At best, it diverts resources away from the kind of aid that really works (for example investing in public services). At worst, it has led to outright corruption, as was the case when Nigerian politician James Ibori successfully embezzled large amounts invested by the CDC.
So we are left watching the spectacle of the UK government throwing billions of pounds at white elephant projects that tick all the right political boxes but fail to make the lives of people in the developing world any better.
The question all of this should raise for people working in the development sector is what was the point of hitting the 0.7 per cent at all?

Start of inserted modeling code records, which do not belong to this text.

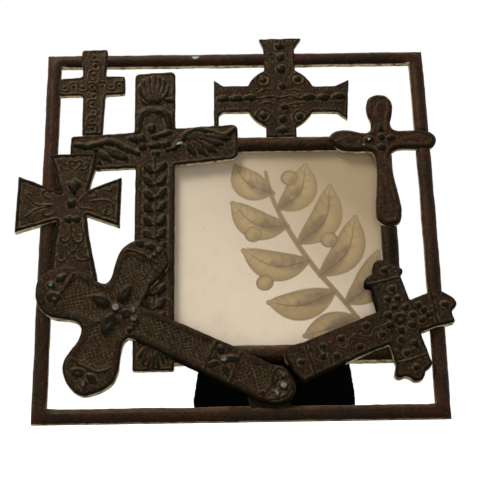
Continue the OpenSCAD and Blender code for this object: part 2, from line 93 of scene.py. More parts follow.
def add(tree, kind, inputs=None, **settings):
    """Adds a node with its settings. An input is a plain value or another node's output."""
    node = tree.nodes.new(kind)
    for name, value in settings.items():
        setattr(node, name, value)
    for name, value in (inputs or {}).items():
        if isinstance(value, bpy.types.NodeSocket):
            tree.links.new(value, node.inputs[name])
        else:
            node.inputs[name].default_value = value
    return node


def new_material(name):
    """An empty material, its node tree and the place that its patterns are drawn from."""
    material = bpy.data.materials.new(name)
    material.use_nodes = True
    tree = material.node_tree
    tree.nodes.clear()
    return material, tree, add(tree, "ShaderNodeTexCoord").outputs["Object"]


# %% The camera at the photograph's place
camera = bpy.data.objects.new("camera", bpy.data.cameras.new("camera"))
camera.location = (-0.00113, -0.70682, 0.02381)
camera.rotation_euler = [math.radians(a) for a in (96.664, 0.854, -0.387)]
camera.data.sensor_width = 36
camera.data.lens = 89.18
camera.data.clip_start = 0.01
bpy.context.scene.collection.objects.link(camera)
bpy.context.scene.camera = camera
bpy.context.scene.view_settings.view_transform = "Standard"

# %% The soft lamps
def soft_lamp(name, place, aim, size, watts):
    """A square lamp that points at a spot on the frame."""
    light = bpy.data.lights.new(name, "AREA")
    light.size = size
    light.energy = watts
    lamp = bpy.data.objects.new(name, light)
    lamp.location = place
    lamp.rotation_euler = (Vector(aim) - Vector(place)).to_track_quat("-Z", "Y").to_euler()
    bpy.context.scene.collection.objects.link(lamp)


MIDDLE = (0, 0, 0.12)
soft_lamp("lamp_above", (-0.30, -0.30, 0.82), MIDDLE, 0.3, 7.4)
soft_lamp("lamp_front", (0.45, -0.95, 0.30), MIDDLE, 0.6, 1.4)

# %% The white ground
PALE_DAY = 0.22                 # the world's own light on the object
DIM_ROOM = 0.12                 # what polish mirrors of the room behind the camera
WHITE = (1, 1, 1, 1)


def seen_or_mirrored(tree):
    """1 for a ray from the camera, off polish or through glass, and 0 for all others."""
    rays = add(tree, "ShaderNodeLightPath").outputs
    share = rays["Is Camera Ray"]
    for other in ("Is Glossy Ray", "Is Transmission Ray"):
        share = add(tree, "ShaderNodeMath", {0: share, 1: rays[other]},
                    operation="MAXIMUM").outputs[0]
    return share


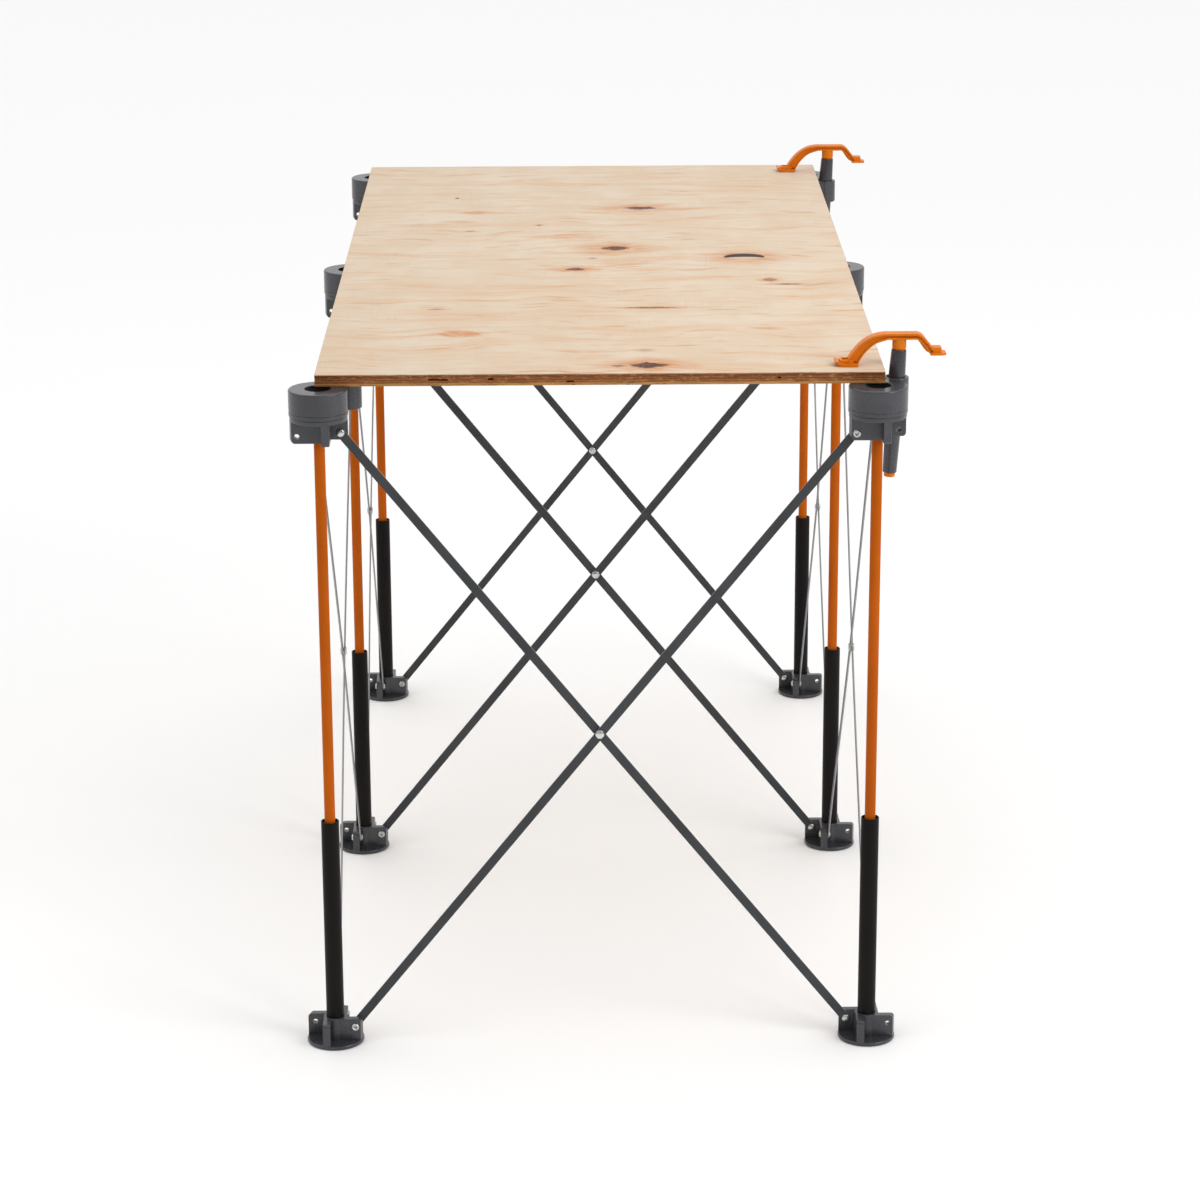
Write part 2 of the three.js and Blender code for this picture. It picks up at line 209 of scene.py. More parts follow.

For decades, the development sector has been obsessed by the 0.7 per cent target. Now we have not only met it, but have it enshrined into law, it is time to finally wake up to the fact that something has gone terribly wrong with the way the UK spends its aid budget.
Spending 0.7 per cent on aid but wasting it all on corporate pork barrel projects or on companies that are profiting from poverty is like spending a pay rise entirely on jam doughnuts and burgers – you have spent more money but you have done yourself no good at all.
Alex Scrivener is policy officer at Global Justice Now. Follow him on. This piece also appeared on Global Justice Now’s blog
3 Responses to “Why is aid money still being spent on malls and luxury hotels?”
Jim Bennett
Excellent, informative article.
Frann Leach
It is the Tories in charge of this stuff, so why is the outcome a surprise? They regard capital projects as more important than the survival of their own citizens,
Harold
With all that money on offer no wonder the private sector wants in, it is also no wonder that corruption takes place. I fully support the 0.7 Aid Budget but it should be continually monitored and scrutinised to ensure effectiveness and targeted towards the greatest need, the left could make this a policy to protect from the anti-aid right who may well win one day. Private Eye often comment on the CDC, well worth reading.